Other than inert metals like gold , the metals that form a tightly adhered passivating film are the most corrosion resistant. I believe all of these passivating metals will be susceptable to some degree of pitting that varies depending on the exact negative ion available , such as the chloride ion in salt water.

the reason some "corrosion resistant" materials corrode under the rings and thread of guides is because of a phenomenon called concentration polarization. The builk of the fully exposed metal is at whatever level of polarization (galvanic current) determined by that metal and the solution (salt water or even air with moisture) the part that is wrapped has trapped some water and ions under it. This means that the whole exposed area of the guide is at one galvanic potential while the area under the thread is at a different galvanic potential because of the concentration of ions trapped below the thread. This potential difference leads to very accelerated corrosion of the metal under the thread. In addition to the concentration polarization , there is also a very large anode to cathode area causing the smaller area under the threads to corrode even faster.

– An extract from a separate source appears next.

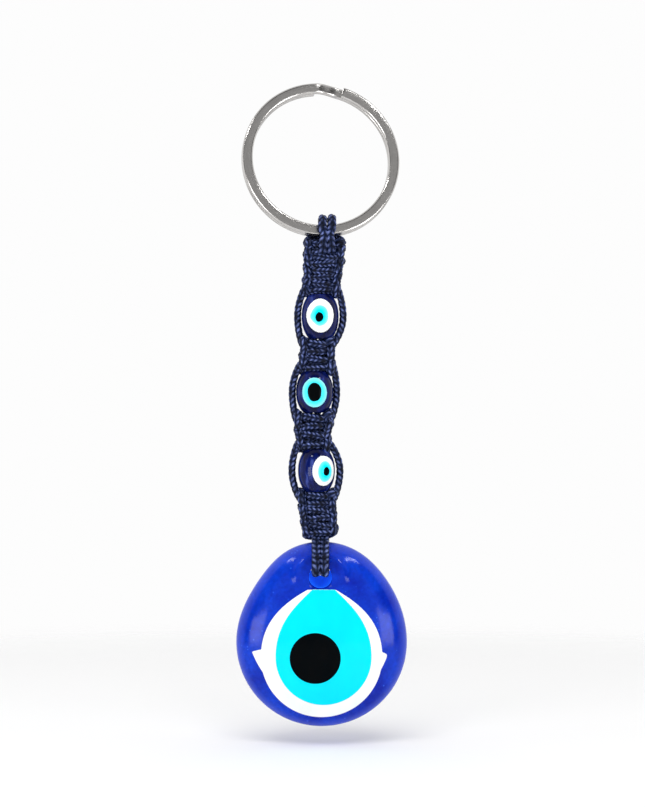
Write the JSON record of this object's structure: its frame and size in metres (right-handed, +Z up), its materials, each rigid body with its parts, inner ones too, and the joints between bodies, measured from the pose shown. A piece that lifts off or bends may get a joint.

anyway , that's a little about corrosion and why sea water is such a problem , even for metals like aluminum and stainless steel.
post #41 of 49
Quote:
Originally Posted by Sudsy View Post

Here it is 5 years later, the rod has been fished many, many times, never washed off even once and .

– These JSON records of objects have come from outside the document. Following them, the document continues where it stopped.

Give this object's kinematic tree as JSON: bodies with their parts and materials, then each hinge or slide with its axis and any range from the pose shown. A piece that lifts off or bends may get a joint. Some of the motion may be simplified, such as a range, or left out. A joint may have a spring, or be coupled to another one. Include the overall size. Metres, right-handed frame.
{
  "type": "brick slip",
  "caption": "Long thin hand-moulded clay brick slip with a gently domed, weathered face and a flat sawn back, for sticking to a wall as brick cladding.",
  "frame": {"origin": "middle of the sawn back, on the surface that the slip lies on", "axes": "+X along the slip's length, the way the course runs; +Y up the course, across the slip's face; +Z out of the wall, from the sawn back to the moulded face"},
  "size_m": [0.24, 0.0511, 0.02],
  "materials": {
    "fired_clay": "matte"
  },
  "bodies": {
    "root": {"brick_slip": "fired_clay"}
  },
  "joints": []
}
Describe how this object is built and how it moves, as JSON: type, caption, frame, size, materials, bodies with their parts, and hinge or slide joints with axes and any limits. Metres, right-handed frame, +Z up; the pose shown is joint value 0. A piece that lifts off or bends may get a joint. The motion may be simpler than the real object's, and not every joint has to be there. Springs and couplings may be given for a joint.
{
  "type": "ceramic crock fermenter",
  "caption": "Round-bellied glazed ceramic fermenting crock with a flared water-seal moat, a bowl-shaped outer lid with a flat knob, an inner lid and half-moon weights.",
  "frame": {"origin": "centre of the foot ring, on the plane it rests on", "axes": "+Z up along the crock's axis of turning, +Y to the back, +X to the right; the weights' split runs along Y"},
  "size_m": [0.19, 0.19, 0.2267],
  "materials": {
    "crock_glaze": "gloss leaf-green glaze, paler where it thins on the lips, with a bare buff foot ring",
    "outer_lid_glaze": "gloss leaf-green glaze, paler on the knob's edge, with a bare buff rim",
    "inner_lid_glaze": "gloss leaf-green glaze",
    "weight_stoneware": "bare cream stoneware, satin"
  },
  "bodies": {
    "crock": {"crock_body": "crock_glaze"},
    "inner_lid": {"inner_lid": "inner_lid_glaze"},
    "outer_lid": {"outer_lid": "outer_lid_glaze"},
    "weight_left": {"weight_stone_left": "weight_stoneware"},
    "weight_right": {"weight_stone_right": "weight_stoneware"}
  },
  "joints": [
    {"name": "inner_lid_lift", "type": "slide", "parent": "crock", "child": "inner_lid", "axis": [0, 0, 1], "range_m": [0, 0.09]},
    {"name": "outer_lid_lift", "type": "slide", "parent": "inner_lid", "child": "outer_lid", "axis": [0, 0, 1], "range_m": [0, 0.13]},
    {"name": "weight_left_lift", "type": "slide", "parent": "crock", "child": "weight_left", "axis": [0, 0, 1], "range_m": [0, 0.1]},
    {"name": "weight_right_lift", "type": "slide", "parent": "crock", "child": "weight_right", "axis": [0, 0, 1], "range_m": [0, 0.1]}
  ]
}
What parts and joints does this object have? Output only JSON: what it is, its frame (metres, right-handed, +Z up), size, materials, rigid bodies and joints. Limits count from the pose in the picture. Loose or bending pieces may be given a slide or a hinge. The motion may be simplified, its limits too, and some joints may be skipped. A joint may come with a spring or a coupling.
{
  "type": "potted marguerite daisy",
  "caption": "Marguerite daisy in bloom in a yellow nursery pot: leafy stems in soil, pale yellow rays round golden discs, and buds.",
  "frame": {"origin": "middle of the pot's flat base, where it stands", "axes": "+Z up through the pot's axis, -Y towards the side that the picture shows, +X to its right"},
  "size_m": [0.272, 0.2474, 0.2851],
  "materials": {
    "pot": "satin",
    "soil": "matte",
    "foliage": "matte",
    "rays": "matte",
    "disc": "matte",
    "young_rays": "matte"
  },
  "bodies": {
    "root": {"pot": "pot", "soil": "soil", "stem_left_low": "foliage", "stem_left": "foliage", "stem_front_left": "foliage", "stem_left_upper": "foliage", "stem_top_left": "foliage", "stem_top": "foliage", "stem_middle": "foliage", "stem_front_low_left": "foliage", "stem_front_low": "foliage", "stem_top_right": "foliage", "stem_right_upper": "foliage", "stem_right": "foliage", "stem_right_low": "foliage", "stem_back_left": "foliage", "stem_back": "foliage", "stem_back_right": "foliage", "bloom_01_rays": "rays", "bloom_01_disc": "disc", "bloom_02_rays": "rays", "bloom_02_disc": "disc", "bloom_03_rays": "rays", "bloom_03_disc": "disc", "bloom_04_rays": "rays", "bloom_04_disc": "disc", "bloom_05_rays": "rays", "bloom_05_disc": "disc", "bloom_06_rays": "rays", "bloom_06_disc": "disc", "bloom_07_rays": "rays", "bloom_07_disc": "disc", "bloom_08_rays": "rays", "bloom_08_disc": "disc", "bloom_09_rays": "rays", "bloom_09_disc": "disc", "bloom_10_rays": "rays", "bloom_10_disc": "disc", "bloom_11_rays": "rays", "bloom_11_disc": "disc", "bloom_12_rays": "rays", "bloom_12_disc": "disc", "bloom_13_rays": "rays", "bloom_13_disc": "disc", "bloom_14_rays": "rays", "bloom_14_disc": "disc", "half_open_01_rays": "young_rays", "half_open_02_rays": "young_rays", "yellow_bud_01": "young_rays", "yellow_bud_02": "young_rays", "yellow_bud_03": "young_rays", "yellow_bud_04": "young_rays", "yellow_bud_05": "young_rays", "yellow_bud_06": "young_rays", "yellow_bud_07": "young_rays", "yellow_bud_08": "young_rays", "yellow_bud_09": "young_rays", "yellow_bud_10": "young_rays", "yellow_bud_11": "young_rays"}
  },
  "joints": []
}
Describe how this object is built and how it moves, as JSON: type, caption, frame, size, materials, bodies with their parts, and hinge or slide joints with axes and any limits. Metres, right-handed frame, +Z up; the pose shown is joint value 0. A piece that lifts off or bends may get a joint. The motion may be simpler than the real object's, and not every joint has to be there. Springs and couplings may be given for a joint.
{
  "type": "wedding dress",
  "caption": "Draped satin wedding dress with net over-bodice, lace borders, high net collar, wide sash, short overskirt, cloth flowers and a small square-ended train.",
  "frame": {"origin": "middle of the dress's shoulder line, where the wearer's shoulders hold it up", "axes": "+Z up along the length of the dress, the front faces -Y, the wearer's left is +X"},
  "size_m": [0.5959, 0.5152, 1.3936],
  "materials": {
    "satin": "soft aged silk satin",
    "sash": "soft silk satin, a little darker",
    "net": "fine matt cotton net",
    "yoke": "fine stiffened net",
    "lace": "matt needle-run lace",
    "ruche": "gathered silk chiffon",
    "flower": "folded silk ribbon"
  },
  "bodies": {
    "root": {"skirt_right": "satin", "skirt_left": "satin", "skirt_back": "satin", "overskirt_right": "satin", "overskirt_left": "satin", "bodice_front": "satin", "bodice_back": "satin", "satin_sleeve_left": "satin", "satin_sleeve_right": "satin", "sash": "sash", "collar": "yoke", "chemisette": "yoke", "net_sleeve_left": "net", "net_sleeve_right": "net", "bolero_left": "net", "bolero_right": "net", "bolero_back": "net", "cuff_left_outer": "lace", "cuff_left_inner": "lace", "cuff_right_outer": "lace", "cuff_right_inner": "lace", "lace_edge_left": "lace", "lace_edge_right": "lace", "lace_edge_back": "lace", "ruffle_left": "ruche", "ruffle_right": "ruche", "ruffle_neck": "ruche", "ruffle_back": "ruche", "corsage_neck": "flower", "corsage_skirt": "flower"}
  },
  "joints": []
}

Remind me to not buy used tackle for you
post #42 of 49
Salt -
I'm copying that post and permanently storing it. Excellent explanation
post #43 of 49
Excellent explanation. I have gathered scientific and anecdotal information and cobbled it together over time. Your explanation confirms a lot of what I have learned in a clear and concise way.
post #44 of 49
Joe, I had a question about pricing. Why the 50% increase in price for the typhoon series over the virtus light or NIV series? In the small sizes there is not much of a difference, but the typhoon is about $30 more in the size 40. I do love the looks of the new series though.